§ **PROVIDED DATA**
══════════════════════════════
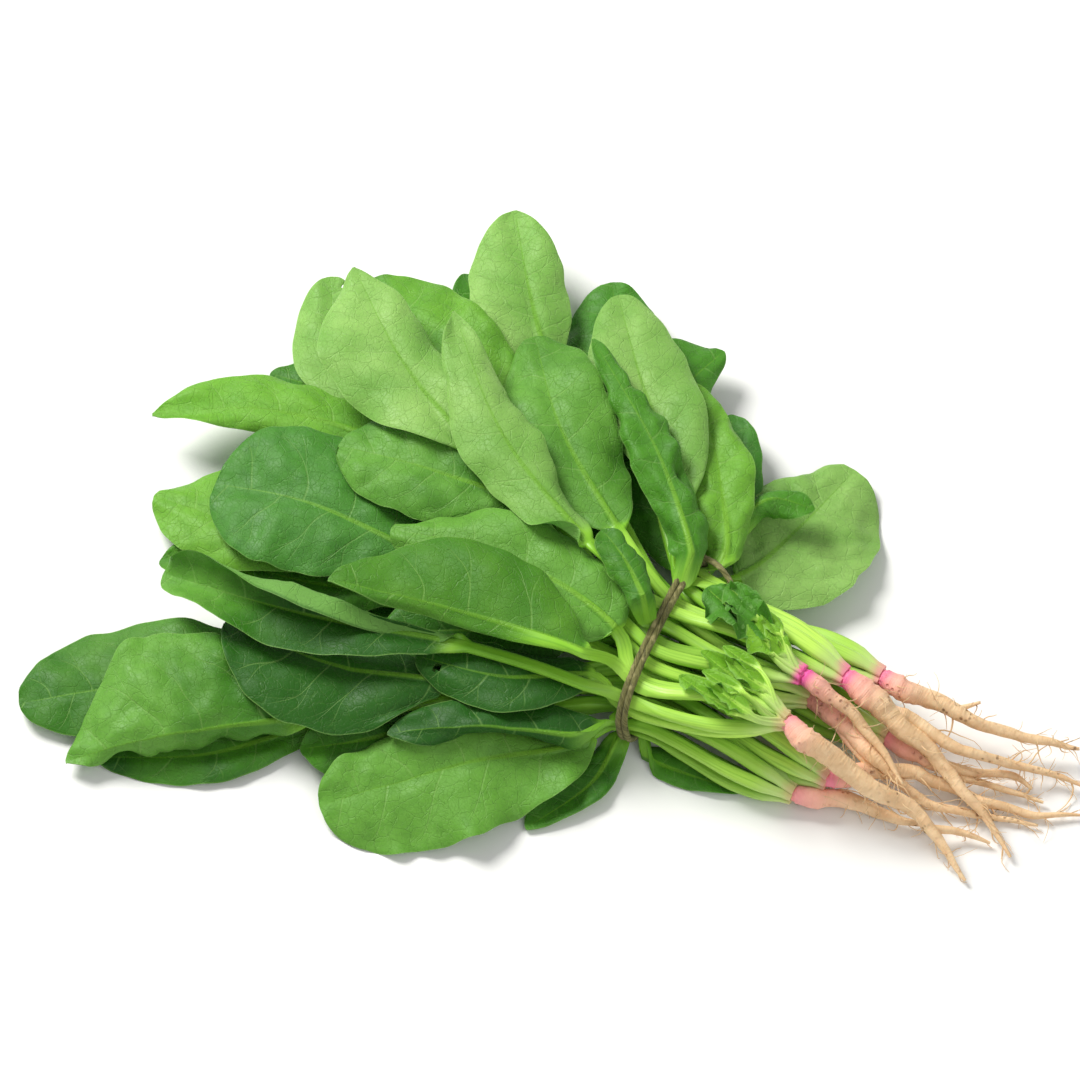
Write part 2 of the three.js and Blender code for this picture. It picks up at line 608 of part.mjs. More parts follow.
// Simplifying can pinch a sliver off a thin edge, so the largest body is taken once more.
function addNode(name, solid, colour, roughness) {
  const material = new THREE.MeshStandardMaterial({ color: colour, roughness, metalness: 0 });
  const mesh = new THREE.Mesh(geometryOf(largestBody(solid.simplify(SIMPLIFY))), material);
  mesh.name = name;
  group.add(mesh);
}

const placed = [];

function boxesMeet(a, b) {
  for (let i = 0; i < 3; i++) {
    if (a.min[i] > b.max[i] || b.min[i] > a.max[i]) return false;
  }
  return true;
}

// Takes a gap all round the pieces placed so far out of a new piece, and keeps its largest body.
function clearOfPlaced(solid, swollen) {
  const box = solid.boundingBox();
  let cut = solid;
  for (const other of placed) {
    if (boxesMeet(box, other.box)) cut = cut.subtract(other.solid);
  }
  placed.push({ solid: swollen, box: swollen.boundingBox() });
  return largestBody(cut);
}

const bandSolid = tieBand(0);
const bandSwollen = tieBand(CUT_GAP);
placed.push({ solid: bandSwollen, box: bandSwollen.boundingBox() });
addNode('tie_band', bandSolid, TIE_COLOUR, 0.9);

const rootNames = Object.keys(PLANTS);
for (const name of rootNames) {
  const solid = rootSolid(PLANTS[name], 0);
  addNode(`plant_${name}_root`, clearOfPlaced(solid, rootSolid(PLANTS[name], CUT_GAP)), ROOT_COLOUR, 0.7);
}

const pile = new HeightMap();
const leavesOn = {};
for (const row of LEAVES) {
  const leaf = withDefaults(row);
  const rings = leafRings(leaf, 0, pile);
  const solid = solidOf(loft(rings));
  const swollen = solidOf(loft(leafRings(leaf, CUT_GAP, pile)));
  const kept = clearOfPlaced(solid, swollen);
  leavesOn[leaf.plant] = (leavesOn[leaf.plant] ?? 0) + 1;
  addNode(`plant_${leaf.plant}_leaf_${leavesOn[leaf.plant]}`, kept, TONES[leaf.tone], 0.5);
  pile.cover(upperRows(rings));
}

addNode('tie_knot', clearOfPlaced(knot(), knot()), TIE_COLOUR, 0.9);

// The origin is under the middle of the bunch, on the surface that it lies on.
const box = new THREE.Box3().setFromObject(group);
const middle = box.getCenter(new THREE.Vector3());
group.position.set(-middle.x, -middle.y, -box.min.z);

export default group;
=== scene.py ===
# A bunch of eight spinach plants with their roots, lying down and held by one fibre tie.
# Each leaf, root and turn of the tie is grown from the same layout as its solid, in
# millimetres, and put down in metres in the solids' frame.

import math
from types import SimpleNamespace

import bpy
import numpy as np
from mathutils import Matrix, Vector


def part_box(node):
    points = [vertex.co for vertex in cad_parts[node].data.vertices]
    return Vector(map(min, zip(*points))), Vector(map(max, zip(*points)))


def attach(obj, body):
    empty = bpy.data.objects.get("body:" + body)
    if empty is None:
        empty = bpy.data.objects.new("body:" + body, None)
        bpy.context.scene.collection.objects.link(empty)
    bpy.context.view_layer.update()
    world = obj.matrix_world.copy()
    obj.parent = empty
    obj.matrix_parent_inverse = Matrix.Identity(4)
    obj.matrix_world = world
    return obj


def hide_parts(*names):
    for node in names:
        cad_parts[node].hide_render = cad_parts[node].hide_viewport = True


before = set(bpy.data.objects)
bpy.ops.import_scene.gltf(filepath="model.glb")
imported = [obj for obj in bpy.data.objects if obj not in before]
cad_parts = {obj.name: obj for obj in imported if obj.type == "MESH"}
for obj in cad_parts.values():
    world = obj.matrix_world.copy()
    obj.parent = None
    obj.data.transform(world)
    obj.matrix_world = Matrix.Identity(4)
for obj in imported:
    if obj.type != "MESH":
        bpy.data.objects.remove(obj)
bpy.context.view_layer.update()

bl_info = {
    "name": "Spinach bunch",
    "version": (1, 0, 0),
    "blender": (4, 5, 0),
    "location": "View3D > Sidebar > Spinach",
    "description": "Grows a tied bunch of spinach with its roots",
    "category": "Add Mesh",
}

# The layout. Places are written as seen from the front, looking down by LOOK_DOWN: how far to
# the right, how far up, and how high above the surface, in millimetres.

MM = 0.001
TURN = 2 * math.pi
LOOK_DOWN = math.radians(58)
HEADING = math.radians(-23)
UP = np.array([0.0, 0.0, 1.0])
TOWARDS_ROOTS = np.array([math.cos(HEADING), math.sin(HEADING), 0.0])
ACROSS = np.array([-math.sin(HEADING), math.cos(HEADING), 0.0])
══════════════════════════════
§ **WORK TO BE COMPLETED**
Within the data above, pick out all lines holding the word "None".

§ **RESPONSE TO THIS TASK**
    if empty is None:
        empty = bpy.data.objects.new("body:" + body, None)
    obj.parent = None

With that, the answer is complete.